On December 9, 2013, the Company sold 468,823 shares of Common Stock (with the Initial Shares, collectively the "Shares") at $4.266 per share to two accredited investors (with the Initial Investors, collectively the "Investors"). The closing thereof occurred on December 9, 2013, with gross proceeds to the Company of $2 million. The cash proceeds from issuance of these shares were placed into a trust account maintained by the Company's counsel until such time that the Company could establish a bank account. However, on March 11, 2014, the proceeds, less the costs incurred in the pursuit of the metals streaming business, were returned to the investors.
On December 9, 2013, the Company sold 1,533,166 shares of Common Stock at $0.0001 per share for gross proceeds of $153.

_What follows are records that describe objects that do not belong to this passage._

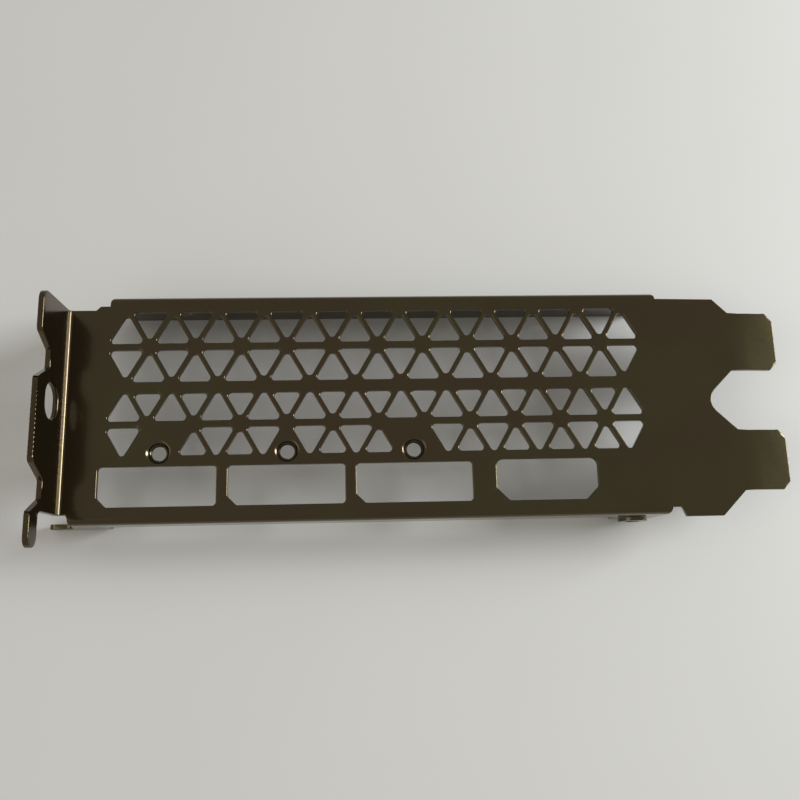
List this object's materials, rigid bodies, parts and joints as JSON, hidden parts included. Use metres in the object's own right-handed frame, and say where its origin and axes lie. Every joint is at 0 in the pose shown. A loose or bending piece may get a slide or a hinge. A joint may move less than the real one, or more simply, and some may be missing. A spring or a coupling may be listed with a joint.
{
  "type": "expansion slot cover bracket",
  "caption": "Double-width slot cover bracket folded from sheet steel, with a triangular vent lattice, connector cut-outs, a notched screw tab and tongues.",
  "frame": {"origin": "middle of the bounding box, on the table that the flanges' lower edges stand on", "axes": "+X from the screw tab towards the tongues, +Y from the port side towards the side away from the ports, +Z out through the plate's outer face"},
  "size_m": [0.1234, 0.0418, 0.0222],
  "materials": {
    "plating": "glossy black nickel plating on steel sheet"
  },
  "bodies": {
    "root": {"bracket": "plating"}
  },
  "joints": []
}
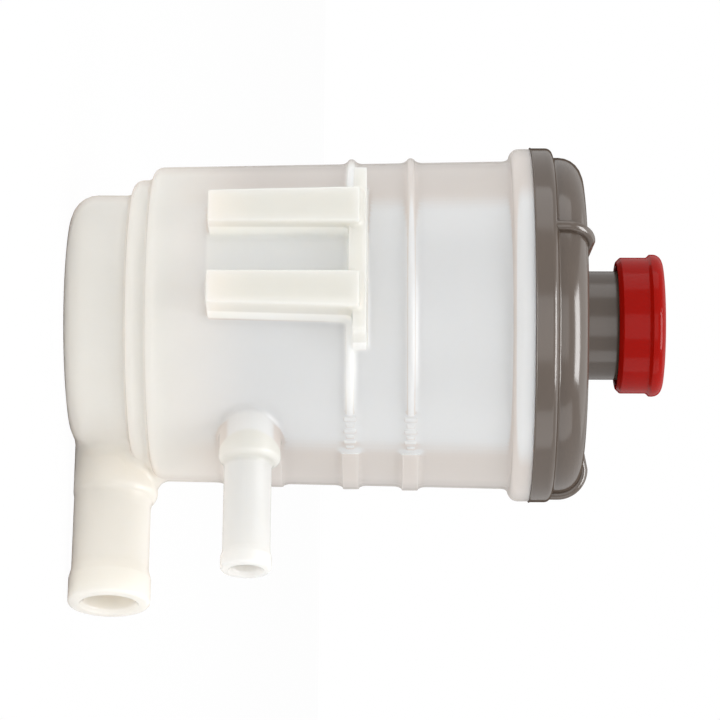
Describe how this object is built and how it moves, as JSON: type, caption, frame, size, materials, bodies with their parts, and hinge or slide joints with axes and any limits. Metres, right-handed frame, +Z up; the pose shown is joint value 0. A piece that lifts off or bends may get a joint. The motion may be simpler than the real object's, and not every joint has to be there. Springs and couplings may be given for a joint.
{
  "type": "power steering reservoir",
  "caption": "Stepped translucent fluid tank with side hose nozzles and slide-in mounting rails, closed by a welded cover with a filler neck and a push-on cap.",
  "frame": {"origin": "centre of the tank's flat base", "axes": "+Z up the tank's axis to the cap; the hose nozzles point along +X; the mounting rails face -Y"},
  "size_m": [0.1122, 0.0897, 0.1433],
  "materials": {
    "tank_plastic": "milky translucent polypropylene, satin gloss",
    "cover_plastic": "warm grey polypropylene with a fine moulded texture",
    "cap_plastic": "glossy red",
    "insert_plastic": "black, fine texture",
    "seal_rubber": "matt black",
    "breather_felt": "pale felt",
    "strainer_plastic": "natural nylon, satin",
    "mesh_nylon": "fine woven nylon"
  },
  "bodies": {
    "tank": {"tank_body": "tank_plastic", "tank_cover": "cover_plastic", "strainer_frame": "strainer_plastic", "strainer_mesh": "mesh_nylon", "baffle_plate": "strainer_plastic"},
    "cap_core": {"cap_insert": "insert_plastic", "cap_seal": "seal_rubber", "breather_disc": "breather_felt"},
    "cap": {"filler_cap": "cap_plastic"}
  },
  "joints": [
    {"name": "cap_lift", "type": "slide", "parent": "tank", "child": "cap_core", "axis": [0, 0, 1], "range_m": [0, 0.04]},
    {"name": "cap_turn", "type": "hinge", "parent": "cap_core", "child": "cap", "pos_m": [0, 0, 0.141], "axis": [0, 0, 1], "continuous": true}
  ]
}
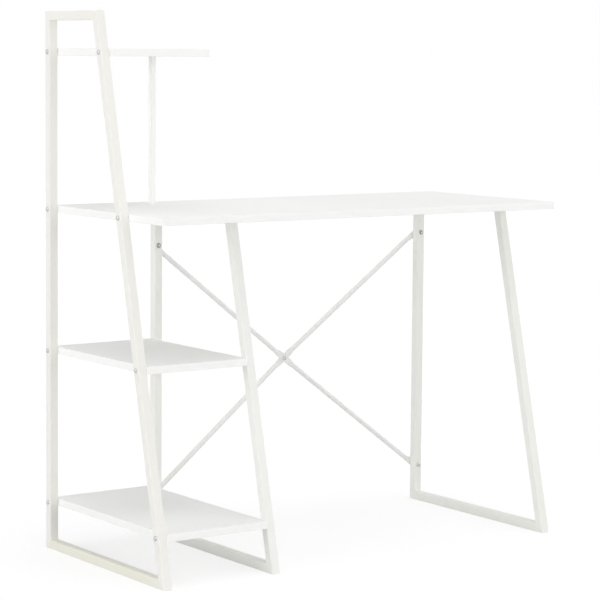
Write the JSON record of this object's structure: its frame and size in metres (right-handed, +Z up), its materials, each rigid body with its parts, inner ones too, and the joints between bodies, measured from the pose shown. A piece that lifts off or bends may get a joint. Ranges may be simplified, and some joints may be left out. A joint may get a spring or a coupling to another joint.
{
  "type": "desk with shelves",
  "caption": "Writing desk whose board is bolted to a tall leaning steel end frame that also carries open side shelves, on low leaning frames tied by a cross brace behind the knee room.",
  "frame": {"origin": "middle of the footprint, on the floor", "axes": "+X along the desk to the right as seen from the chair, +Y to the back, +Z up"},
  "size_m": [1.069, 0.5214, 1.17],
  "materials": {
    "white_steel": "smooth white powder coat on square steel tube, satin",
    "brace_steel": "white powder coat on round steel bar, satin",
    "white_board": "white melamine on particle board, matt, with edge banding",
    "white_cap": "moulded white plastic",
    "zinc_fastener": "zinc-plated steel, dull grey"
  },
  "bodies": {
    "root": {"bottom_shelf": "white_board", "bottom_shelf_left_screws": "zinc_fastener", "bottom_shelf_right_screws": "zinc_fastener", "brace_centre_bolt": "zinc_fastener", "brace_centre_nut": "zinc_fastener", "brace_end_bolts": "zinc_fastener", "brace_end_nuts": "zinc_fastener", "falling_brace": "brace_steel", "middle_frame_back_upright": "white_steel", "middle_frame_bottom_bar": "white_steel", "middle_frame_front_upright": "white_steel", "middle_frame_top_bar": "white_steel", "middle_frame_top_screws": "zinc_fastener", "middle_shelf": "white_board", "middle_shelf_left_screws": "zinc_fastener", "middle_shelf_right_screws": "zinc_fastener", "post_foot_cap": "white_cap", "post_foot_screw": "zinc_fastener", "post_top_plug": "zinc_fastener", "post_top_screw": "zinc_fastener", "right_frame_back_upright": "white_steel", "right_frame_bottom_bar": "white_steel", "right_frame_front_upright": "white_steel", "right_frame_top_bar": "white_steel", "right_frame_top_screws": "zinc_fastener", "rising_brace": "brace_steel", "shelf_post": "white_steel", "tabletop": "white_board", "tabletop_left_screws": "zinc_fastener", "tall_frame_back_upright": "white_steel", "tall_frame_bottom_bar": "white_steel", "tall_frame_front_upright": "white_steel", "tall_frame_top_bar": "white_steel", "top_shelf": "white_board", "top_shelf_left_screws": "zinc_fastener"}
  },
  "joints": []
}
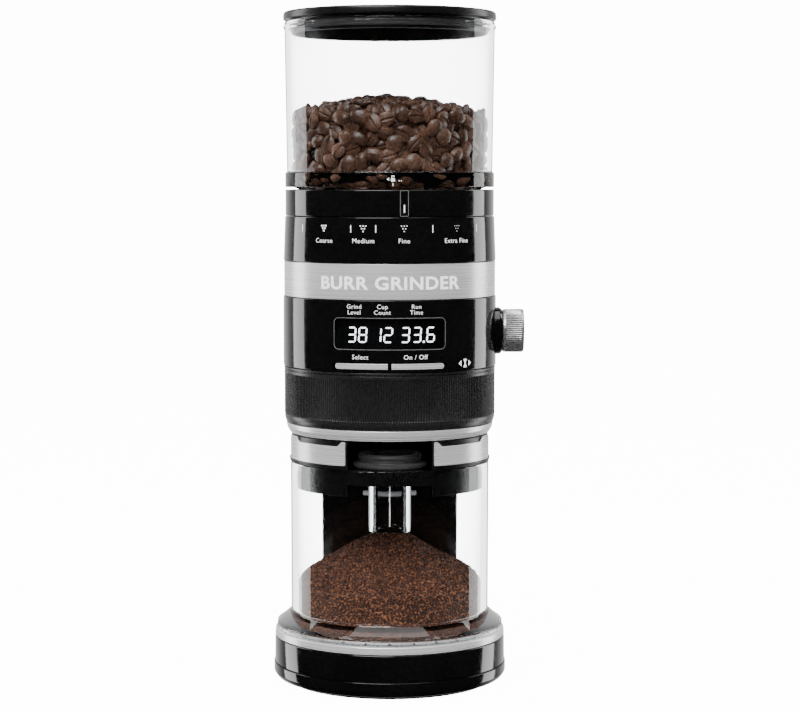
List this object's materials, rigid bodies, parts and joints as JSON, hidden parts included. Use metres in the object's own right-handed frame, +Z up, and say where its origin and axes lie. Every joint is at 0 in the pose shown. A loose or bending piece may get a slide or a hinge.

On March 10, 2014, due to its determination that the metals streaming business was no longer desirable, the Company and the Investors rescinded their transactions pertaining to the Shares. In connection with such rescission: (a) each Investor agreed to return that portion of the Shares issued to such Investor, (b) the Company agreed to return the proceeds from the sale of the Shares to the Investors, net of all payments therefrom by the Company as of the date of the rescission, and (c) the Company and the Investors each agreed to release all claims that each of them may have against the other.
On March 11, 2014, $7,389,184 of the $8 million proceeds from the sale of 1,875,161 shares of Common Stock, less costs of $610,816, was returned to the Investors. In connection therewith, the certificates representing such shares have been surrendered to the Company for cancellation.
On November 5, 2015, two shareholders surrendered an aggregate of 1,533,166 shares of Common Stock to the Company and cancelled for no consideration.
NOTE 8 – SUBSEQUENT EVENTS
The Company has evaluated subsequent events through the date these financial statements were available to be issued as of March 29, 2016 and determined that there are no reportable subsequent events.